- Your goal -
Copy each line below in which the word "sorted" occurs.

- Information shown -

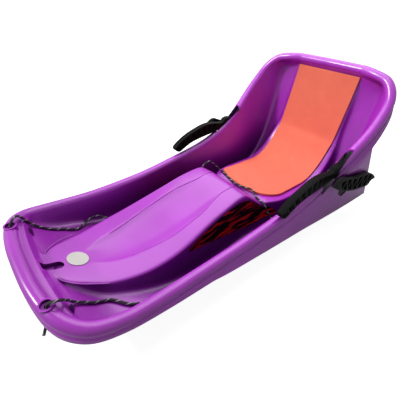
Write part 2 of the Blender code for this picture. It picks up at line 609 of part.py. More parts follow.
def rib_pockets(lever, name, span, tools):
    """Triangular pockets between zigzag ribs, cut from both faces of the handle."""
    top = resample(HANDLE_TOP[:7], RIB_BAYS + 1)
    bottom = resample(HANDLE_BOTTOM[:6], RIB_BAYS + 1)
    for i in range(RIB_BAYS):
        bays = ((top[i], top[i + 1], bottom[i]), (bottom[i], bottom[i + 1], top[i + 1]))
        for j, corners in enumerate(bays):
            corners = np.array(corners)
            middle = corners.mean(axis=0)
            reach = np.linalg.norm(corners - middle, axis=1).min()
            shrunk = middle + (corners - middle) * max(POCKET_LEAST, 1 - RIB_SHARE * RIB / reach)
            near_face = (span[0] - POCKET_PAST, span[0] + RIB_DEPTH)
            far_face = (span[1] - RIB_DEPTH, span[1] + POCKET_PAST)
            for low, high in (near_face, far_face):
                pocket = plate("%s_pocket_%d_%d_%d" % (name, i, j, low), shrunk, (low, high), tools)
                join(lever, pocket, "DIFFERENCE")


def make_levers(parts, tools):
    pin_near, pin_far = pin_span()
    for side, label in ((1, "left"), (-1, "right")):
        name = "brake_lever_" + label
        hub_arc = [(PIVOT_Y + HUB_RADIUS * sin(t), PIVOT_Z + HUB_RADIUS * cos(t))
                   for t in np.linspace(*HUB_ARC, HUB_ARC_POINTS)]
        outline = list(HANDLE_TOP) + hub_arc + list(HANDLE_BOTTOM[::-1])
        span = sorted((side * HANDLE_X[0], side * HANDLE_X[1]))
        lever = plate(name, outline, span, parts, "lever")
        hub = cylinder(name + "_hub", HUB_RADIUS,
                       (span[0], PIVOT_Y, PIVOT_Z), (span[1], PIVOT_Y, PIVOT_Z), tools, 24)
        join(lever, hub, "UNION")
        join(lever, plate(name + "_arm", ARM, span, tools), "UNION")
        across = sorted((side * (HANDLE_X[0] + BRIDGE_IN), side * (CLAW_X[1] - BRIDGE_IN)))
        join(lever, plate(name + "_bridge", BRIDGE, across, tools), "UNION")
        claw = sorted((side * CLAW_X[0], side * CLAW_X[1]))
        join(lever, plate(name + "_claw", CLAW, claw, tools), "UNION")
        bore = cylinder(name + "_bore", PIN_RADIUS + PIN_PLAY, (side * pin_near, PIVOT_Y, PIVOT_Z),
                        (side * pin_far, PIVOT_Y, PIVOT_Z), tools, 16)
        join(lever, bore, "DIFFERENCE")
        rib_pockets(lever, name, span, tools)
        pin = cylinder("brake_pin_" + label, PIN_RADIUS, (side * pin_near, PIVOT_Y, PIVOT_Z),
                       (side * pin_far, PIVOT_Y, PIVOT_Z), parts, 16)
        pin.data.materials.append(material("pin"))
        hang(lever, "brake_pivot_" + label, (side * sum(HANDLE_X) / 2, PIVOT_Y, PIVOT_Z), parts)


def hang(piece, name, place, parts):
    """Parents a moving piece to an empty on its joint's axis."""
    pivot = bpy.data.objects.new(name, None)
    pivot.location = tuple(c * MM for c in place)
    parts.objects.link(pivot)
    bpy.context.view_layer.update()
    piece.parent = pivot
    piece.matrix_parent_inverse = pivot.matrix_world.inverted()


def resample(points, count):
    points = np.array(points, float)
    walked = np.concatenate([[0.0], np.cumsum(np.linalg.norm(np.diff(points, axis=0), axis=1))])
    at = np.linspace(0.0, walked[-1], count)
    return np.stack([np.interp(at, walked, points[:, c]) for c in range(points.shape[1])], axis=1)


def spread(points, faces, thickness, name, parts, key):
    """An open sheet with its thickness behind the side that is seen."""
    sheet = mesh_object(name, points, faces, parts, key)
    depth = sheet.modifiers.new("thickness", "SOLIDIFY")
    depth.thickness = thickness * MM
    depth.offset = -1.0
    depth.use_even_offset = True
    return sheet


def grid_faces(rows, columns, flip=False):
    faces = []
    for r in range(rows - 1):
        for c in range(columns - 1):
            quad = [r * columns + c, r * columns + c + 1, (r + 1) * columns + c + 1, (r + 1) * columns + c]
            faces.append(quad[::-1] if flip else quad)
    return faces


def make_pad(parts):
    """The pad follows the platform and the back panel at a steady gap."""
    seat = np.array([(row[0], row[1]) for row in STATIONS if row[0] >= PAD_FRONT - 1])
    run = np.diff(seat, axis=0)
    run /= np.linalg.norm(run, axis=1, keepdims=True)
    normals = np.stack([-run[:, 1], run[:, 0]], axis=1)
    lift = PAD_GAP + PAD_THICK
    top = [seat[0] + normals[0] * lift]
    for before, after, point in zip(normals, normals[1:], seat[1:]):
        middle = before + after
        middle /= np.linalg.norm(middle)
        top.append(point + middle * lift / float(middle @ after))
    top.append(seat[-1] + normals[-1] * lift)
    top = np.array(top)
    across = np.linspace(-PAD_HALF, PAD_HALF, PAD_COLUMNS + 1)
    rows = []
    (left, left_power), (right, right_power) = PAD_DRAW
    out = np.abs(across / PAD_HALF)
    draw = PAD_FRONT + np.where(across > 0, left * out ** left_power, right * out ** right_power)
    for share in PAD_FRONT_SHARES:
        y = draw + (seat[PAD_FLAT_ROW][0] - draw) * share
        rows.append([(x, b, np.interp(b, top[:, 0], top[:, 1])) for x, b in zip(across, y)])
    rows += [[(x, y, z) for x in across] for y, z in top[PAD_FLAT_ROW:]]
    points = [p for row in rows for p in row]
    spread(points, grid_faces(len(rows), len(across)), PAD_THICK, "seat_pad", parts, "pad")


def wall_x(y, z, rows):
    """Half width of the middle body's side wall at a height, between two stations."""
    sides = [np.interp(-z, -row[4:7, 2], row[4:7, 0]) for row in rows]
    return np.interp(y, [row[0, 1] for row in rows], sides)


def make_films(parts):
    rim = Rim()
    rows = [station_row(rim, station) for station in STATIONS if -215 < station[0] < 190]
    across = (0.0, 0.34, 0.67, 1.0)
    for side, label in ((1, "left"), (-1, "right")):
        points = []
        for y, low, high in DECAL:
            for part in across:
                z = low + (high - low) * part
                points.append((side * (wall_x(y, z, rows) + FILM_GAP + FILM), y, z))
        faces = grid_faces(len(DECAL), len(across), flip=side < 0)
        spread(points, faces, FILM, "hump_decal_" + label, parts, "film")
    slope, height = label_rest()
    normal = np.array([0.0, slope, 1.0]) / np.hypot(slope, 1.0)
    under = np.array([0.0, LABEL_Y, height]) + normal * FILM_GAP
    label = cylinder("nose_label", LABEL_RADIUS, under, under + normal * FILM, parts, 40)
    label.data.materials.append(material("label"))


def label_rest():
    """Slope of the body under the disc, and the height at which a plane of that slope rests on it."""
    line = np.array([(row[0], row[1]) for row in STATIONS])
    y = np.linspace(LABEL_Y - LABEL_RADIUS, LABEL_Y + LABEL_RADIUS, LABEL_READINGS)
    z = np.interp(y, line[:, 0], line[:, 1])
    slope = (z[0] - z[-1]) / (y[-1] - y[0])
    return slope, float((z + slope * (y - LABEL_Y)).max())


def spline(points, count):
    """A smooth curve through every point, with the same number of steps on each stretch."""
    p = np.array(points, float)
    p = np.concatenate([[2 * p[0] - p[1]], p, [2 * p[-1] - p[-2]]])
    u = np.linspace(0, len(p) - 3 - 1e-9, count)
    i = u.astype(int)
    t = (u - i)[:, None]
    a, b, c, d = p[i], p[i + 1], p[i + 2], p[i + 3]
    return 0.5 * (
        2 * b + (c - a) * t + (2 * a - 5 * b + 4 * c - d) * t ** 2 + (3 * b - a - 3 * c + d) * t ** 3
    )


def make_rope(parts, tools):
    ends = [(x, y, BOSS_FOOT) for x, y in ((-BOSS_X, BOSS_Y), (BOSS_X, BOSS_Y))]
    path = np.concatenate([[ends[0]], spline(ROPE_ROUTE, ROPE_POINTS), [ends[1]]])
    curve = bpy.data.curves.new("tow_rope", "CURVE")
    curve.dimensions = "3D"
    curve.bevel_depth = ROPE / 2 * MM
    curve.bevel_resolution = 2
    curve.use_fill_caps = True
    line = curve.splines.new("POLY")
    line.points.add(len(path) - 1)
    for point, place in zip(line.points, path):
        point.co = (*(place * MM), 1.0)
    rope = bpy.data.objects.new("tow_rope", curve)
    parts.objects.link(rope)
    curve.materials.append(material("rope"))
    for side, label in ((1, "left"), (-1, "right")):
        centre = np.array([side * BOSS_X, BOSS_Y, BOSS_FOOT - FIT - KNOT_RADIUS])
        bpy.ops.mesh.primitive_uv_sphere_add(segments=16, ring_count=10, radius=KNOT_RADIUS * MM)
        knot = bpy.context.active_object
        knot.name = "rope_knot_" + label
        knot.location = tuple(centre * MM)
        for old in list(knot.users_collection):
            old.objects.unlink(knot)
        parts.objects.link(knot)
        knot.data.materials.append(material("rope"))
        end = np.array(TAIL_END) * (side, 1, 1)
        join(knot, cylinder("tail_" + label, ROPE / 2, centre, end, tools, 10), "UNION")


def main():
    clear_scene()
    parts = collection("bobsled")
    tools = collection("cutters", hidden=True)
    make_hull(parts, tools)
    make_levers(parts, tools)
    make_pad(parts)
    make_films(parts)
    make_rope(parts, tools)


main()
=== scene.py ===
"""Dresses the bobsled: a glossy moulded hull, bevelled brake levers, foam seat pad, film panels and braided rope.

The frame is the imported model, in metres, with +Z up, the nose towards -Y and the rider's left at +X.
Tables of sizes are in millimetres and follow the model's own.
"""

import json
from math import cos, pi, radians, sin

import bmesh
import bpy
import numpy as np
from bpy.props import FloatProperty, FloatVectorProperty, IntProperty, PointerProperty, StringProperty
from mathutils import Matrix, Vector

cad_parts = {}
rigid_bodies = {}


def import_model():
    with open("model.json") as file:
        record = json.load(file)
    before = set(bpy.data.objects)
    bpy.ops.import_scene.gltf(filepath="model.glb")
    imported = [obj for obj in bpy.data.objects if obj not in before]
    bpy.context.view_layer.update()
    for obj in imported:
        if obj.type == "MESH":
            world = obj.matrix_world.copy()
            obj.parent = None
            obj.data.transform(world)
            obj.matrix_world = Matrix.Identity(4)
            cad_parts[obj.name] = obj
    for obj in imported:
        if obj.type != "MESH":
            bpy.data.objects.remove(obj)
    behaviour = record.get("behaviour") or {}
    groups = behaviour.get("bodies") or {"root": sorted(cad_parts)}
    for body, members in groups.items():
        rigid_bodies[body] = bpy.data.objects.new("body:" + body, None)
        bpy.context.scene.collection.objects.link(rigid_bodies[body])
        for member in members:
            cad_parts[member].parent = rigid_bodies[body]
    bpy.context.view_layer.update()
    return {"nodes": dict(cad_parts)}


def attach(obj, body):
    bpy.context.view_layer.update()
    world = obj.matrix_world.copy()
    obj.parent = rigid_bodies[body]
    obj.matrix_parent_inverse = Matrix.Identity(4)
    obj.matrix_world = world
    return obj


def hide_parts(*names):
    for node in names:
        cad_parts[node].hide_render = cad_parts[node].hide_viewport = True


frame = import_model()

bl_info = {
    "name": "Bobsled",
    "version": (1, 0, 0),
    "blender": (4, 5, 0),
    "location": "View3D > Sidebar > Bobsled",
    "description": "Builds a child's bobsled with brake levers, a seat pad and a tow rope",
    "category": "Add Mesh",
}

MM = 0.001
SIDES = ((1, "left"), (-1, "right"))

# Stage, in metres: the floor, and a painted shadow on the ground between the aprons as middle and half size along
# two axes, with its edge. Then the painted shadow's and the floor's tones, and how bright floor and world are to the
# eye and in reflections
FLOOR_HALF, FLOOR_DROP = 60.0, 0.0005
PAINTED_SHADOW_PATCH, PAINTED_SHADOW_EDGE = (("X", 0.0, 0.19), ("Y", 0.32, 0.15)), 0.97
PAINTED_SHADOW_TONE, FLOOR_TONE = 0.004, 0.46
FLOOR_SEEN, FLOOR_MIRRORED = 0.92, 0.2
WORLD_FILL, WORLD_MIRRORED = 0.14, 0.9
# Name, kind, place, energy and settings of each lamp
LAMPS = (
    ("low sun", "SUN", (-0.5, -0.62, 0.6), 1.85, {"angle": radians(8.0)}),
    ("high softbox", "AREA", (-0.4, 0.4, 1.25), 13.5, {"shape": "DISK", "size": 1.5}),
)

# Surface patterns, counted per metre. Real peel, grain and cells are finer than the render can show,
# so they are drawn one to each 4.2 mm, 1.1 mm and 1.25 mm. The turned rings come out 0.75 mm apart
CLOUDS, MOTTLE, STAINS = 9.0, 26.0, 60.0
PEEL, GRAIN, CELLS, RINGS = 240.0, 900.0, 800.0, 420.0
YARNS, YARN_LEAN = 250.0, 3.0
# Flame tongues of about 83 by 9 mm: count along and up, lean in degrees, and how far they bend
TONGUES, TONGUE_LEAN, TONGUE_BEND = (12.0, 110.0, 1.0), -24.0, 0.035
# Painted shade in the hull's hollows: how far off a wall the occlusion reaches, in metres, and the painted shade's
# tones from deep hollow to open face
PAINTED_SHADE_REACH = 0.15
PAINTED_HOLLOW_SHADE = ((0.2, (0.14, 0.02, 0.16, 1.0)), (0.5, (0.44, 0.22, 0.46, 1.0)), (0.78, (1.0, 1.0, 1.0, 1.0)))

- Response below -
        span = sorted((side * HANDLE_X[0], side * HANDLE_X[1]))
        across = sorted((side * (HANDLE_X[0] + BRIDGE_IN), side * (CLAW_X[1] - BRIDGE_IN)))
        claw = sorted((side * CLAW_X[0], side * CLAW_X[1]))
    groups = behaviour.get("bodies") or {"root": sorted(cad_parts)}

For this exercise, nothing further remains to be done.